Set problem
From the line containing "for make_node in" through the line containing "for node in", retype each line exactly; include both end lines and nothing beyond them.

Source material
--
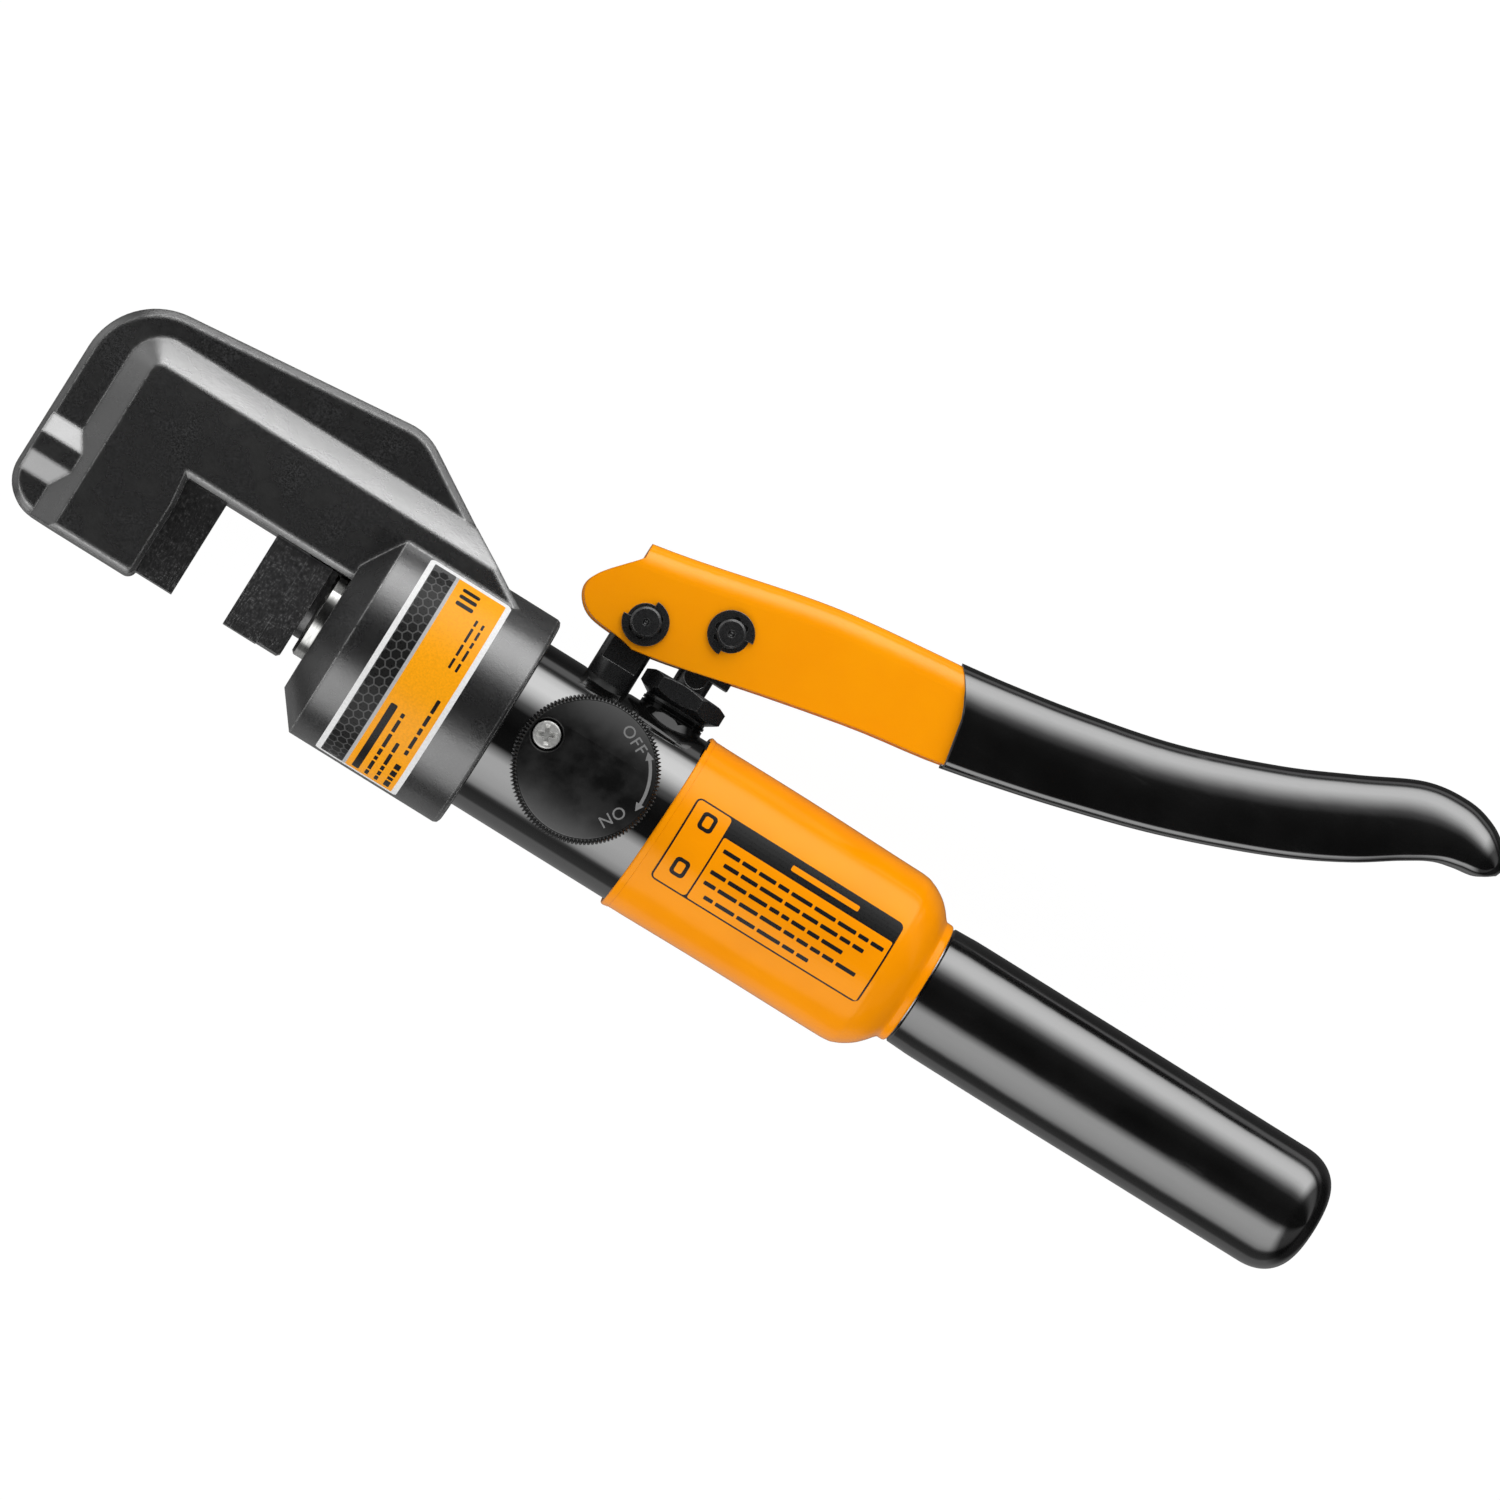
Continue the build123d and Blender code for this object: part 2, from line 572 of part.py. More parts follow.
def channel_face(drop=0.0):
    """Side view of the channel; drop lowers its back, for the hollow inside the fold."""
    top = Spline(*[(x, y - drop) for x, y in CHANNEL_TOP])
    bottom = Spline(*CHANNEL_BOTTOM)
    end = Line(top @ 1, bottom @ 1)
    notch = Line(top @ 0, (-16.2, 55.2))
    nose = Spline((-16.2, 55.2), (-22.6, 47.8), (-25.5, 41.4), (-22.0, 36.3), (-15.0, 34.6), bottom @ 0)
    return make_face([top, end, bottom, nose, notch])


def channel_envelope():
    """Solid inside the channel's outer surface, with the fold rounded along its back."""
    solid = plate(channel_face(), LEVER_HALF)
    fold_end_y = CHANNEL_TOP[-1][1] - 0.1
    fold = solid.edges().filter_by(lambda e: e.length > 150 and e.bounding_box().max.Y > fold_end_y)
    return fillet(fold, FOLD_R)


def lever_channel():
    channel = channel_envelope()
    channel -= plate(channel_face(PLATE), LEVER_GAP_HALF)
    channel -= rod_z(PIVOT_PIN_R + FIT, -12, 12, PIVOT_X, PIVOT_Y)
    return channel - rod_z(LINK_PIN_R + FIT, -12, 12, LINK_X, LINK_Y)


GRIP_OUTLINE = [
    (67.0, 75.4), (80, 77.3), (100, 81.0), (125, 87.0), (150, 96.2), (168, 104.7), (184, 112.6), (196, 114.3),
    (208, 110.6), (213.6, 104.4), (209.5, 99.4), (201, 97.6), (193, 94.6), (184, 88.0), (168, 79.0),
    (150, 71.0), (125, 62.2), (100, 55.3), (76.4, 49.8),
]


def lever_grip():
    outline = Spline(*GRIP_OUTLINE)
    mouth = Line(outline @ 1, outline @ 0)
    grip = plate(make_face([outline, mouth]), LEVER_GRIP_HALF)
    rims = grip.edges().filter_by(lambda e: abs(abs(e.center().Z) - LEVER_GRIP_HALF) < 0.01)
    grip = fillet(rims.filter_by(lambda e: e.length > 120), LEVER_GRIP_ROUND)
    # The coat leaves the channel open along its underside.
    slot_top = Spline(*[(x, y + PLATE) for x, y in CHANNEL_BOTTOM[5:]])
    below = Polyline(slot_top @ 1, (192, 60), (76, 30), slot_top @ 0)
    return grip - channel_envelope() - plate(make_face([slot_top, below]), COAT_SLOT_HALF)


def clip_pin(radius, groove_r, x, y):
    """Pin with a groove for a clip near each end."""
    end_z = 10.0
    pin = rod_z(radius, -end_z, end_z, x, y)
    pin = chamfer(pin.edges().filter_by(GeomType.CIRCLE), 0.5)
    for z0 in (7.3, -8.2):
        pin -= rod_z(radius + 1, z0, z0 + 0.9, x, y) - rod_z(groove_r, z0, z0 + 0.9, x, y)
    for z in (-end_z, end_z):
        pin -= Pos(x, y, z) * Sphere(0.9)
    return pin


CLIP_OUTER_R = 6.1
CLIP_GROOVE_R = 3.0
CLIP_MOUTH_HALF = 48


def pin_clip(x, y, mouth, z0):
    """E-shaped clip whose mouth points to the angle mouth, in degrees from X."""
    ring = Circle(CLIP_OUTER_R) - Circle(CLIP_GROOVE_R + 0.05)
    reach = 2 * CLIP_OUTER_R
    wedge = make_face(Polyline(
        (0, 0), (reach * cos(radians(CLIP_MOUTH_HALF)), reach * sin(radians(CLIP_MOUTH_HALF))),
        (reach * cos(radians(CLIP_MOUTH_HALF)), -reach * sin(radians(CLIP_MOUTH_HALF))), close=True,
    ))
    relief = Circle(1.1)
    clip = ring - wedge
    reach_in = CLIP_GROOVE_R + 0.5
    for angle in (95, -95, 140, -140):
        clip -= Pos(reach_in * cos(radians(angle)), reach_in * sin(radians(angle))) * relief
    return Pos(x, y, z0) * Rot(0, 0, mouth) * extrude(clip, 0.8)


def pin_clips():
    clips = []
    for z0 in (7.35, -8.15):
        clips.append(pin_clip(PIVOT_X, PIVOT_Y, 138, z0))
        clips.append(pin_clip(LINK_X, LINK_Y, -42, z0))
    return Compound(children=clips)


def fulcrum_pin():
    return clip_pin(PIVOT_PIN_R, CLIP_GROOVE_R, PIVOT_X, PIVOT_Y)


def link_pin():
    return clip_pin(LINK_PIN_R, CLIP_GROOVE_R, LINK_X, LINK_Y)


# ---------------------------------------------------------------- reservoir, handle and sleeve
def reservoir_tube():
    shell = turned(
        (BODY_REAR_X + 0.2, TUBE_INNER_R), (BODY_REAR_X + 0.2, TUBE_R), (84, TUBE_R), (87.6, 22.6),
        (91.2, 19.8), (94.0, 17.0), (96.5, 15.9), (99.0, 15.9), (99.0, HANDLE_TUBE_R + FIT),
        (90.5, HANDLE_TUBE_R + FIT), (90.5, 0), (86.0, 0), (86.0, 20.0), (84.0, TUBE_INNER_R),
    )
    return shell - rod_x(4.0 + FIT, 85, 91)


def filler_plug():
    plug = rod_x(4.0, 86.0, 90.5) + rod_x(6.0, 90.5, 94.0)
    return plug - socket_x(5.0, 3.0, 94.0, -1)


def oil_bladder():
    return turned(
        (37.0, 17.5 + FIT), (37.0, 19.0), (46.0, 19.0), (49.0, 20.3), (78.0, 20.3), (82.5, 17.0),
        (84.0, 12.0), (84.0, 0), (82.4, 0), (82.4, 11.5), (81.2, 15.9), (77.3, 18.8), (49.5, 18.8),
        (46.5, 17.5 + FIT),
    )


def bladder_clamp():
    return ring_x(20.2, 19.0 + FIT, 39.0, 42.5)


def handle_tube():
    return ring_x(HANDLE_TUBE_R, 12.9, 90.6, 208.0)


def handle_plug():
    return rod_x(12.9 - FIT, 198.0, 207.0)


def handle_grip():
    flare = Spline((101.0, GRIP_START_R), (106.0, GRIP_START_R + 0.1), (114.0, GRIP_R))
    barrel = Line((114.0, GRIP_R), (208.0, GRIP_R))
    corner = ThreePointArc((208.0, GRIP_R), (216.2, 13.1), (219.0, 6.0))
    dome = Spline((219.0, 6.0), (219.45, 3.0), (HANDLE_END_X, 0))
    inner = Polyline(
        (HANDLE_END_X, 0), (208.3, 0), (208.3, HANDLE_TUBE_R + FIT), (101.0, HANDLE_TUBE_R + FIT),
        (101.0, GRIP_START_R),
    )
    return revolve(make_face([flare, barrel, corner, dome, inner]), Axis.X)


def body_sleeve():
    sleeve = turned(
        (SLEEVE_START_X, SLEEVE_INNER_R), (SLEEVE_START_X, 25.0), (21.6, 25.2), (50, 24.9), (84.5, 24.6),
        (87.5, 24.2), (90, 23.2), (93, 20.9), (95.5, 18.6), (97.5, 17.3), (SLEEVE_END_X, 16.8),
        (SLEEVE_END_X, 16.1), (97.2, 16.15), (95.2, 17.0), (92.0, 20.0), (88.2, 22.8),
        (84.2, SLEEVE_INNER_R),
    )
    return sleeve - rod_y(11.4, 10, 40, PLUNGER_X)


def rating_label():
    """Thin label wrapped round the near side of the collar."""
    ring = ring_x(COLLAR_R + 0.22, COLLAR_R + 0.01, -62.2, -38.3)
    upper = 59.0
    lower = -79.0
    keep = Plane.YZ * make_face(Polyline(
        (0, 0), (50 * sin(radians(upper)), 50 * cos(radians(upper))), (0, 70),
        (-60, 50), (50 * sin(radians(lower)), 50 * cos(radians(lower))), close=True,
    ))
    return ring & extrude(keep, 100, both=True)


# ---------------------------------------------------------------- export
NODES = [
    cutter_head, rod_guide_bush, rod_wiper, fixed_blade, fixed_blade_screw, rating_label,
    ram, piston_seal, piston_backup_ring, blade_holder, holder_screw, moving_blade, moving_blade_screws,
    return_spring, pump_body, body_o_ring, fulcrum_post, gland_nut, gland_washer, plunger_seal,
    plunger_backup_ring, delivery_ball, delivery_spring, delivery_spring_seat, suction_ball, suction_spring,
    suction_seat, suction_tube, suction_filter, relief_ball, relief_spring, relief_screw, release_ball,
    release_knob, knob_screw, valve_stem, stem_o_ring, pump_plunger, lever_channel, lever_grip, fulcrum_pin,
    link_pin, pin_clips, reservoir_tube, filler_plug, oil_bladder, bladder_clamp, handle_tube, handle_plug,
    handle_grip, body_sleeve,
]

os.makedirs("parts", exist_ok=True)
for make_node in NODES:
    shape = Pos(-PLAN_X, -PLAN_Y, AXIS_Z) * make_node()
    export_step(shape, "parts/" + make_node.__name__ + ".step")
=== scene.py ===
"""Looks of the hand-pumped hydraulic bar cutter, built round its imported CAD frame.

Lengths in the piece builders are in millimetres in the tool's own axes: X along the tool axis towards
the rear grip, Y towards the hand lever, Z up through the release knob, with the origin on the tool axis.
tool() turns them into the frame's metres.
"""
import bpy
import json
import math
import random
from mathutils import Matrix, Vector
from mathutils.geometry import tessellate_polygon


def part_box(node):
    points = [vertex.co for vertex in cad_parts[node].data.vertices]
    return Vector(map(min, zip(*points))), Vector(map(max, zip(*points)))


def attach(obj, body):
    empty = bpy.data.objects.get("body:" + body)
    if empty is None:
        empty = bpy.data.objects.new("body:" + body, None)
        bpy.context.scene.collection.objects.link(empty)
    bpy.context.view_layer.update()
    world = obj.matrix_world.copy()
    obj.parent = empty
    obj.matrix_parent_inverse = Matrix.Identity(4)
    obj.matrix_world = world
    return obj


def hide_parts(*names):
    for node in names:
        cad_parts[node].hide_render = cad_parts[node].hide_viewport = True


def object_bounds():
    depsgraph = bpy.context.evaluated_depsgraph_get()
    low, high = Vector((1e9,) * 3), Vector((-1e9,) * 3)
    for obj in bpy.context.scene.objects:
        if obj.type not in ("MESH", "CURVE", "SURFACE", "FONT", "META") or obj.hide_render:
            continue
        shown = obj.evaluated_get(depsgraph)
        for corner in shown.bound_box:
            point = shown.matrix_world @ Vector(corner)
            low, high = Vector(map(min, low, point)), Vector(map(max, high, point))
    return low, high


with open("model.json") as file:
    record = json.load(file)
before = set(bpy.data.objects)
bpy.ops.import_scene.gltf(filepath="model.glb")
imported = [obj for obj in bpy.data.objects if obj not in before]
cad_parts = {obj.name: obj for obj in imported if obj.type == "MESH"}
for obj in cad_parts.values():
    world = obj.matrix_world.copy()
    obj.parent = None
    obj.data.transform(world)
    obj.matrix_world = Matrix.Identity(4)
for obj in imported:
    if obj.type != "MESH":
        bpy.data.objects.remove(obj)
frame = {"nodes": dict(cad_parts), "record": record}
cad_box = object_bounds()
NODES = frame["nodes"]
MM = 0.001


def middle(node):
    """Middle of a node's box, in metres."""
    low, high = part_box(node)
    return (low + high) / 2


# The tool axis runs through the middle of the rear grip; the knob stands 1.6 mm ahead of X = 0.
GRIP_MIDDLE = middle("handle_grip")
ORIGIN = Vector((middle("release_knob").x + 1.6 * MM, GRIP_MIDDLE.y, GRIP_MIDDLE.z))


def tool(x, y, z):
    """A point given in the tool's axes in millimetres, as a point of the frame in metres."""
    return ORIGIN + Vector((x, y, z)) * MM


def size_mm(node):
    """Lengths of a node's box, in millimetres."""
    low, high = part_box(node)
    return (high - low) / MM


# ------------------------------------------------------------------ camera
VIEW_WIDTH = 382.4
VIEW_CENTRE = (32.5, 27.9)
VIEW_ROLL = math.radians(31.87)
LEAN_TO_HEAD = math.radians(2.8)
LEAN_FROM_LEVER = math.radians(2.3)
CAMERA_DISTANCE = 2.4
SENSOR = 36.0
NEAREST, FARTHEST = 0.1, 100.0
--
Solution to this exercise
for make_node in NODES:
    shape = Pos(-PLAN_X, -PLAN_Y, AXIS_Z) * make_node()
    export_step(shape, "parts/" + make_node.__name__ + ".step")
=== scene.py ===
"""Looks of the hand-pumped hydraulic bar cutter, built round its imported CAD frame.

Lengths in the piece builders are in millimetres in the tool's own axes: X along the tool axis towards
the rear grip, Y towards the hand lever, Z up through the release knob, with the origin on the tool axis.
tool() turns them into the frame's metres.
"""
import bpy
import json
import math
import random
from mathutils import Matrix, Vector
from mathutils.geometry import tessellate_polygon


def part_box(node):
    points = [vertex.co for vertex in cad_parts[node].data.vertices]
    return Vector(map(min, zip(*points))), Vector(map(max, zip(*points)))


def attach(obj, body):
    empty = bpy.data.objects.get("body:" + body)
    if empty is None:
        empty = bpy.data.objects.new("body:" + body, None)
        bpy.context.scene.collection.objects.link(empty)
    bpy.context.view_layer.update()
    world = obj.matrix_world.copy()
    obj.parent = empty
    obj.matrix_parent_inverse = Matrix.Identity(4)
    obj.matrix_world = world
    return obj


def hide_parts(*names):
    for node in names:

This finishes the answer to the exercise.